The earliest chairs in the exhibition, both dating to the first half of the 19th century, are a diminutive Ladderback Doll’s Chair and a similarly styled Rocking Arm Chair designed and made from local wood by a Shaker adherent for use in the religious community in New Lebanon, N.Y. The chairs reflect the ideals of the Founding Fathers, who encouraged and stressed the importance of forging a national identity in part through the domestic manufacture of finely crafted goods using native materials and technologies.

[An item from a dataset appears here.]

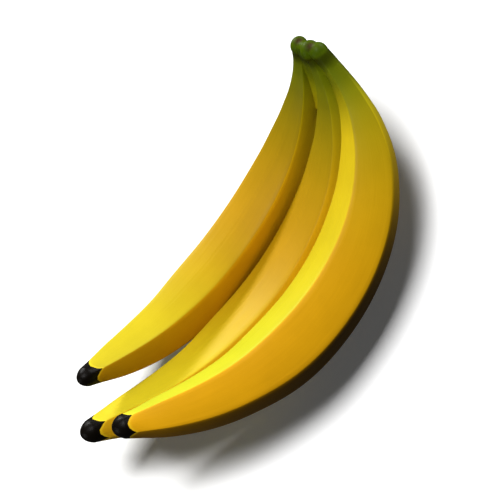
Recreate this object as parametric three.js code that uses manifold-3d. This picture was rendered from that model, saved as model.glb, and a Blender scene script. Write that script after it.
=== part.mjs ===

The 19th century was a period of rapid growth and profound change for the fledgling republic. In the decorative arts, particularly furniture, the classical influence of ancient Greece and Rome – popular in the first quarter of the century – gradually gave way to revival styles of past eras, like the Gothic Revival and Rococo Revival. These revival styles influenced the design and manufacture of seating furniture, which by this time were being produced in factories. These factories employed new technologies and materials in their manufacture, such as the use of steam-bent and laminated woods as seen in the exuberantly carved chairs by John Henry Belter.

Made nearly a century later, Charles and Ray Eames’s LCW (Lounge Chair Wood) echoes Belter’s Slipper Chair, through its use of laminated and molded woods. Hailed by TIME Magazine as the “Chair of the Century,” the LCW was praised for its compact and lightweight design, which appealed to the Baby Boom generation of mid-20th century Americans who were looking to outfit their homes and businesses with inexpensive, yet stylish, furnishings.

In contrast to the mass production of the LCW – which, in a testament to its timeless design, is still being produced today by the Herman Miller Furniture Company – Vivian Beer’s sinuous and sensuous chair, Current, continues the tradition and spirit of the American studio furniture movement, which peaked around 1960, yet remains vibrant today. Its early proponents – Sam Maloof, Wendell Castle, and Jon Brooks, among others – favored the aesthetics of fine craftsmanship by hand over those made through mass production. Beer’s Current pushes the ever-shifting boundary between craft and design, and of utility and a sculptural work of art. About Current, Beer said, “I wanted this chair to seem as if it had been cut and crushed out of a single sheet of metal. At the same time, I wanted it to feel as fast and clean as water in its silhouette with the power of implied brutal forming in the background. The balance and trickery are important.”